--- Exercise data ---

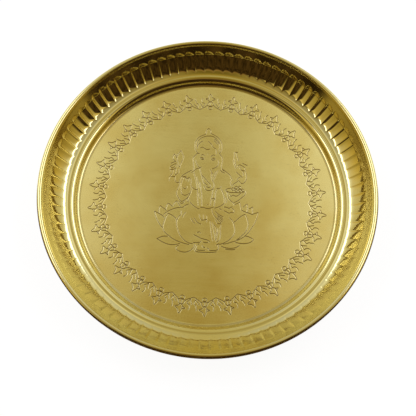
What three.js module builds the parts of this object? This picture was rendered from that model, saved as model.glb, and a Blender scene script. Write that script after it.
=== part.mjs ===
// A thali for worship: a round brass plate with a flat floor, a small step up to a narrow ledge,
// a wall of pressed flutes and a plain collar, and an edge that is rolled over a stiffening wire.
// Millimetres, +Z up. The origin is on the table, under the middle of the floor.
import * as THREE from 'three';

const degrees = THREE.MathUtils.degToRad;

// Overall sizes
const plateDiameter = 250;
const sheet = 0.7;

// The step between the floor and the ledge
const stepHeight = 4.9;
const stepSlope = degrees(60.5);
const stepFootRadius = 4.0;
const stepCrownRadius = 4.4;

// The ledge and the hollow bend that turns it up into the wall
const ledgeWidth = 1.4;
const ledgeSlope = degrees(2);
const coveRadius = 6.0;

// The fluted wall, which steepens on its way up, and the plain collar above it
const wallFootSlope = degrees(43);
const wallTopSlope = degrees(54.5);
const wallWidth = 10.4;
const collarWidth = 1.9;

// The flutes: shallow troughs pressed outward, which meet at sharp ridges. Each one deepens
// slowly from one ridge and rises steeply to the next.
const fluteCount = 96;
const fluteDepth = 0.7;
const fluteDeepest = 0.75;
const fluteToeGrade = 0.13;
const fluteCapGrade = 0.27;
const ridgeAzimuth = degrees(88.9);

// The rolled edge and the wire inside it
const wireDiameter = 2.0;
const wireClearance = 0.3;
const rollFootSlope = degrees(72);
const rollFootRadius = 3.0;
const rollTurn = degrees(290);

// How finely the round shapes are divided
const columnsPerFlute = 4;
const stepFootSteps = 2;
const stepCrownSteps = 2;
const rollTopSteps = 2;
const rollSideSteps = 2;
const rollUnderSteps = 3;
const wireSides = 6;

// The outline of the sheet
//
// The upper face is one chain of lines and arcs, seen in the plane of the radius r and the
// height z. Each leg runs on from the last one with the same slope. A place on it is
// { r, z, slope }, where the slope is 0 on the floor and 90 degrees on an upright wall.

function lineLeg(start, length) {
  const at = (distance) => ({
    r: start.r + distance * Math.cos(start.slope),
    z: start.z + distance * Math.sin(start.slope),
    slope: start.slope,
  });
  return { length, at };
}

function arcLeg(start, endSlope, radius) {
  const turn = Math.sign(endSlope - start.slope);
  const at = (distance) => {
    const slope = start.slope + (turn * distance) / radius;
    return {
      r: start.r + turn * radius * (Math.sin(slope) - Math.sin(start.slope)),
      z: start.z + turn * radius * (Math.cos(start.slope) - Math.cos(slope)),
      slope,
    };
  };
  return { length: Math.abs(endSlope - start.slope) * radius, at };
}

const endOf = (leg) => leg.at(leg.length);

// An arc between two slopes that covers a given width, so its radius follows from the width
function arcLegOfWidth(start, endSlope, width) {
  const radius = width / Math.abs(Math.sin(endSlope) - Math.sin(start.slope));
  return arcLeg(start, endSlope, radius);
}

// The height that an arc gains between two slopes, for each millimetre of its radius
const arcRise = (slopeA, slopeB) => Math.abs(Math.cos(slopeA) - Math.cos(slopeB));

// The two bends of the step shrink together where the step is too low to hold them
const footRise = stepFootRadius * arcRise(0, stepSlope);
const crownRise = stepCrownRadius * arcRise(stepSlope, ledgeSlope);
const stepFit = Math.min(1, stepHeight / (footRise + crownRise));
const stepRiserLength = (stepHeight - stepFit * (footRise + crownRise)) / Math.sin(stepSlope);

const wireRadius = wireDiameter / 2;
const rollRadius = wireRadius + wireClearance + sheet;

function outlineFrom(floorRadius) {
  const floorEdge = { r: floorRadius, z: sheet, slope: 0 };
  const foot = arcLeg(floorEdge, stepSlope, stepFit * stepFootRadius);
  const riser = lineLeg(endOf(foot), stepRiserLength);
  const crown = arcLeg(endOf(riser), ledgeSlope, stepFit * stepCrownRadius);
  const ledge = lineLeg(endOf(crown), ledgeWidth);
  const cove = arcLeg(endOf(ledge), wallFootSlope, coveRadius);
  const wall = arcLegOfWidth(endOf(cove), wallTopSlope, wallWidth);
  const collar = lineLeg(endOf(wall), collarWidth / Math.cos(wallTopSlope));
  const rollFoot = arcLeg(endOf(collar), rollFootSlope, rollFootRadius);
  const rollTop = arcLeg(endOf(rollFoot), 0, rollRadius);
  const rollSide = arcLeg(endOf(rollTop), degrees(-90), rollRadius);
  const rollUnder = arcLeg(endOf(rollSide), rollFootSlope - rollTurn, rollRadius);
  return { foot, riser, crown, ledge, cove, wall, collar, rollFoot, rollTop, rollSide, rollUnder };
}

// The middle of the rolled edge lies one roll radius under its upper face
function rollCentreOf(outline) {
  const start = outline.rollTop.at(0);
  return {
    r: start.r + rollRadius * Math.sin(start.slope),
    z: start.z - rollRadius * Math.cos(start.slope),
  };
}

// The rim is set to the plate's diameter, and the floor takes what the wall leaves
const reachBeyondFloor = rollCentreOf(outlineFrom(0)).r + rollRadius;
const floorRadius = plateDiameter / 2 - reachBeyondFloor;
const outline = outlineFrom(floorRadius);
const rollCentre = rollCentreOf(outline);

// The flutes
//
// They run from the foot of the cove to the top of the wall, where the collar starts.
// Distances along them are counted from the foot of the cove.

const fluteLength = outline.cove.length + outline.wall.length;

function placeOnWall(distance) {
  const { cove, wall } = outline;
  return distance <= cove.length ? cove.at(distance) : wall.at(distance - cove.length);
}

// The trough's depth: two shallow arcs across its width, which meet where it is deepest. It
// runs out slowly at the toe, on the ledge, and quicker at the cap, under the collar. Across
// is 0 at one ridge and 1 at the next.
function troughDepth(across, distance) {
  const arcWidth = across < fluteDeepest ? fluteDeepest : 1 - fluteDeepest;
  const scallop = fluteDepth * (1 - ((across - fluteDeepest) / arcWidth) ** 2);
  const toe = fluteToeGrade * distance;
  const cap = fluteCapGrade * (fluteLength - distance);
  return Math.max(0, Math.min(scallop, toe, cap));
}

// Rows of points are laid where the toe and the cap reach the full depth, and between. The
// two ends of the flutes have no depth, so they are plain rings.
const toeEnd = Math.min(fluteDepth / fluteToeGrade, fluteLength / 2);
const capStart = Math.max(fluteLength - fluteDepth / fluteCapGrade, fluteLength / 2);
const fluteRows = [toeEnd / 2, toeEnd, (toeEnd + capStart) / 2, capStart];

// Rings of points round the plate

// A point of the outline, sunk below the upper face by a depth square to the sheet
function sunk(place, depth) {
  return {
    r: place.r + depth * Math.sin(place.slope),
    z: place.z - depth * Math.cos(place.slope),
  };
}

function ringPoint(point, turn) {
  const azimuth = ridgeAzimuth + turn * 2 * Math.PI;
  return new THREE.Vector3(point.r * Math.cos(azimuth), point.r * Math.sin(azimuth), point.z);
}

function plainRing(place, depth) {
  const point = sunk(place, depth);
  const ring = [];
  for (let i = 0; i < fluteCount; i += 1) {
    ring.push(ringPoint(point, i / fluteCount));
  }
  return ring;
}

function flutedRing(distance, depth) {
  const place = placeOnWall(distance);
  const ring = [];
  for (let i = 0; i < fluteCount * columnsPerFlute; i += 1) {
    const across = (i % columnsPerFlute) / columnsPerFlute;
    const point = sunk(place, depth + troughDepth(across, distance));
    ring.push(ringPoint(point, i / (fluteCount * columnsPerFlute)));
  }
  return ring;
}

function ringsAlong(leg, steps, depth) {
  const rings = [];
  for (let i = 1; i <= steps; i += 1) {
    rings.push(plainRing(leg.at((leg.length * i) / steps), depth));
  }
  return rings;
}

// All rings of one face of the sheet, from the middle of the floor to the end of the roll
function faceRings(depth) {
  return [
    [new THREE.Vector3(0, 0, sheet - depth)],
    plainRing(outline.foot.at(0), depth),
    ...ringsAlong(outline.foot, stepFootSteps, depth),
    plainRing(outline.crown.at(0), depth),
    ...ringsAlong(outline.crown, stepCrownSteps, depth),
    plainRing(outline.cove.at(0), depth),
    ...fluteRows.map((distance) => flutedRing(distance, depth)),
    plainRing(outline.collar.at(0), depth),
    plainRing(outline.rollTop.at(0), depth),
    ...ringsAlong(outline.rollTop, rollTopSteps, depth),
    ...ringsAlong(outline.rollSide, rollSideSteps, depth),
    ...ringsAlong(outline.rollUnder, rollUnderSteps, depth),
  ];
}

// The skin

// The band of triangles between two rings. The ring that lags behind steps on, so a fluted
// ring meets a plain one, and a ring of one point makes a fan.
function band(inner, outer) {
  const triangles = [];
  let i = 0;
  let o = 0;
  const lag = (index, ring) => (ring.length === 1 ? Infinity : (index + 0.5) / ring.length);
  while (lag(i, inner) < 1 || lag(o, outer) < 1) {
    const from = inner[i % inner.length];
    const to = outer[o % outer.length];
    if (lag(o, outer) <= lag(i, inner)) {
      o += 1;
      triangles.push([from, to, outer[o % outer.length]]);
    } else {
      i += 1;
      triangles.push([from, to, inner[i % inner.length]]);
    }
  }
  return triangles;
}

function skinOf(rings) {
  const points = rings.flat();
  const indexOf = new Map(points.map((point, index) => [point, index]));
  const index = [];
  for (let i = 1; i < rings.length; i += 1) {
    for (const triangle of band(rings[i - 1], rings[i])) {
      index.push(...triangle.map((point) => indexOf.get(point)));
    }
  }
  const geometry = new THREE.BufferGeometry().setFromPoints(points);
  geometry.setIndex(index);
  geometry.computeVertexNormals();
  return geometry;
}

// The parts

const brass = new THREE.MeshStandardMaterial({ color: '#c8aa52', roughness: 0.22, metalness: 1 });
const steel = new THREE.MeshStandardMaterial({ color: '#8d8f90', roughness: 0.5, metalness: 0.9 });

// One sheet of brass: the skin goes out along its upper face, over the end of the roll and
// back along its lower face
function makeDish() {
  const upperFace = faceRings(0);
  const lowerFace = faceRings(sheet);
  const geometry = skinOf([...upperFace, ...lowerFace.reverse()]);
  const mesh = new THREE.Mesh(geometry, brass);
  mesh.name = 'dish';
  return mesh;
}

function makeRimWire() {
  const geometry = new THREE.TorusGeometry(rollCentre.r, wireRadius, wireSides, fluteCount);
  const mesh = new THREE.Mesh(geometry, steel);
  mesh.name = 'rim_wire';
  mesh.position.z = rollCentre.z;
  mesh.rotation.z = ridgeAzimuth;
  return mesh;
}

const thali = new THREE.Group();
thali.add(makeDish(), makeRimWire());

export default thali;
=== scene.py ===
# %% [markdown]
# # A brass thali
# The real object is one round sheet of brass with a wire rolled into its edge. Its floor is
# flat and carries a stamped line drawing inside a border. Round the floor come a small step,
# a narrow ledge, a fluted wall, a plain collar and the rolled edge. This lesson loads the
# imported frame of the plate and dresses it: fine geometry, brass, a pale studio and a camera.

import math
from functools import partial

import bpy
import numpy as np
from mathutils import Matrix, Vector, kdtree
from mathutils.geometry import delaunay_2d_cdt


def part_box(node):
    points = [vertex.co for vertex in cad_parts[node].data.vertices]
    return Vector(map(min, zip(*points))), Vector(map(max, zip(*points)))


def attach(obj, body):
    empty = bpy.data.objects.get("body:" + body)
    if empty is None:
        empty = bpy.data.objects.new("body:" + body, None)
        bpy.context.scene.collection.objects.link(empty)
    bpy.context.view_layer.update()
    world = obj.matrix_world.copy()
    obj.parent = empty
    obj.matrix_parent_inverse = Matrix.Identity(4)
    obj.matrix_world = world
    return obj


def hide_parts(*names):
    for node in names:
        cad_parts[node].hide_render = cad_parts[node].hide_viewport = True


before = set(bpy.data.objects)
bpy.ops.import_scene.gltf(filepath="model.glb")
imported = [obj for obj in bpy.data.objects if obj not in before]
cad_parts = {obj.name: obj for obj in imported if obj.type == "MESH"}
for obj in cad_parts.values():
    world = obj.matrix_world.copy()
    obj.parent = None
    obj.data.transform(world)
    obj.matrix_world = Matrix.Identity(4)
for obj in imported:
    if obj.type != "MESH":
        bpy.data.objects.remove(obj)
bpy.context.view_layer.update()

# %% [markdown]
# ## Sizes
# All sizes are millimetres of the real plate, and one factor turns them into Blender's metres.
# The plate's radius is read from the frame, so the dressed plate fills the same space.

# %% Driving sizes
MM = 0.001
plate_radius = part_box("dish")[1].x / MM
sheet = 0.7
step_height = 4.84
step_slope = math.radians(60.5)
step_foot_radius = 4.0
step_crown_radius = 4.4
ledge_width = 0.65
ledge_slope = math.radians(2)
cove_radius = 8.0
wall_foot_slope = math.radians(43.5)
wall_top_slope = math.radians(54.3)
wall_width = 9.5
collar_width = 2.25
roll_foot_slope = math.radians(72)
roll_foot_radius = 3.0
roll_radius = 2.0
roll_turn = math.radians(290)
roll_steps = 18
flute_count = 96
flute_depth = 0.7
ridge_azimuth = math.radians(88.9)
print("plate radius %.3f mm" % plate_radius)

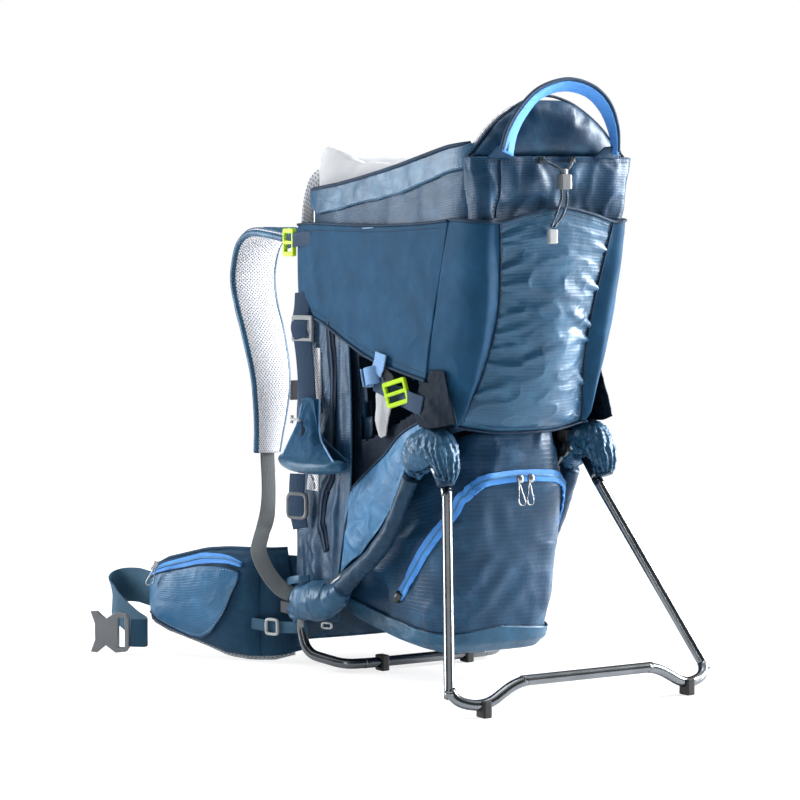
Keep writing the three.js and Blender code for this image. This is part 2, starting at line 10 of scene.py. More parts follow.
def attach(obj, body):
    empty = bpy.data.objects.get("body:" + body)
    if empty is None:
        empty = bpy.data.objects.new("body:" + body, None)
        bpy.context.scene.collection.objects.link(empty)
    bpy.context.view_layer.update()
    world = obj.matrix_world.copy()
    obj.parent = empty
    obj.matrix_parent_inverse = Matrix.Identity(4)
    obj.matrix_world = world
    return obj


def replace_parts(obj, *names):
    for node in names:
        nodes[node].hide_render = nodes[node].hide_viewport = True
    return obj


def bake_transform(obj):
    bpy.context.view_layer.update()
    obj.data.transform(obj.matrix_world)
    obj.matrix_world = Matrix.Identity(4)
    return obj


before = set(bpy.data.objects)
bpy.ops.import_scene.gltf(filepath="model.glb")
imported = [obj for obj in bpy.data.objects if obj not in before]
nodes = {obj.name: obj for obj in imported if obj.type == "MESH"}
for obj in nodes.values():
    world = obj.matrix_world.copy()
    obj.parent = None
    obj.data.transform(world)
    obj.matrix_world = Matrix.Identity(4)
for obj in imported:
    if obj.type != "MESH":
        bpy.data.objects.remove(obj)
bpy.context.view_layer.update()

# Lengths below are in millimetres from the middle of the stand on the ground: +X is the
# wearer's right, +Y the way the wearer faces. P() turns them into the frame's metres.
CENTRE_Y = 189.0


def P(x, y, z):
    return Vector((x, y - CENTRE_Y, z)) / 1000


def mm(v):
    return Vector((v.x * 1000, v.y * 1000 + CENTRE_Y, v.z * 1000))


# ---- camera ------------------------------------------------------------------------------
camera_data = bpy.data.cameras.new("camera")
camera_data.lens = 135
camera_data.sensor_width = 36
camera_data.clip_end = 100
camera = bpy.data.objects.new("camera", camera_data)
bpy.context.scene.collection.objects.link(camera)
camera.location = P(-2089, -3041, 612)
camera.rotation_euler = (math.radians(90 - 4.0), 0, math.radians(-32.5))
bpy.context.scene.camera = camera


SIDES = ((-1, "left"), (1, "right"))


def on_side(side, points):
    """Points given for the left side, moved to the side asked for."""
    return [(-side * x, y, z) for x, y, z in points]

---

Given request: The lines from the one containing "const brass = new" to the one containing "from mathutils.geometry import", both included, are to be extracted exactly; give no other line.

Finished answer:
const brass = new THREE.MeshStandardMaterial({ color: '#c8aa52', roughness: 0.22, metalness: 1 });
const steel = new THREE.MeshStandardMaterial({ color: '#8d8f90', roughness: 0.5, metalness: 0.9 });

// One sheet of brass: the skin goes out along its upper face, over the end of the roll and
// back along its lower face
function makeDish() {
  const upperFace = faceRings(0);
  const lowerFace = faceRings(sheet);
  const geometry = skinOf([...upperFace, ...lowerFace.reverse()]);
  const mesh = new THREE.Mesh(geometry, brass);
  mesh.name = 'dish';
  return mesh;
}

function makeRimWire() {
  const geometry = new THREE.TorusGeometry(rollCentre.r, wireRadius, wireSides, fluteCount);
  const mesh = new THREE.Mesh(geometry, steel);
  mesh.name = 'rim_wire';
  mesh.position.z = rollCentre.z;
  mesh.rotation.z = ridgeAzimuth;
  return mesh;
}

const thali = new THREE.Group();
thali.add(makeDish(), makeRimWire());

export default thali;
=== scene.py ===
# %% [markdown]
# # A brass thali
# The real object is one round sheet of brass with a wire rolled into its edge. Its floor is
# flat and carries a stamped line drawing inside a border. Round the floor come a small step,
# a narrow ledge, a fluted wall, a plain collar and the rolled edge. This lesson loads the
# imported frame of the plate and dresses it: fine geometry, brass, a pale studio and a camera.

import math
from functools import partial

import bpy
import numpy as np
from mathutils import Matrix, Vector, kdtree
from mathutils.geometry import delaunay_2d_cdt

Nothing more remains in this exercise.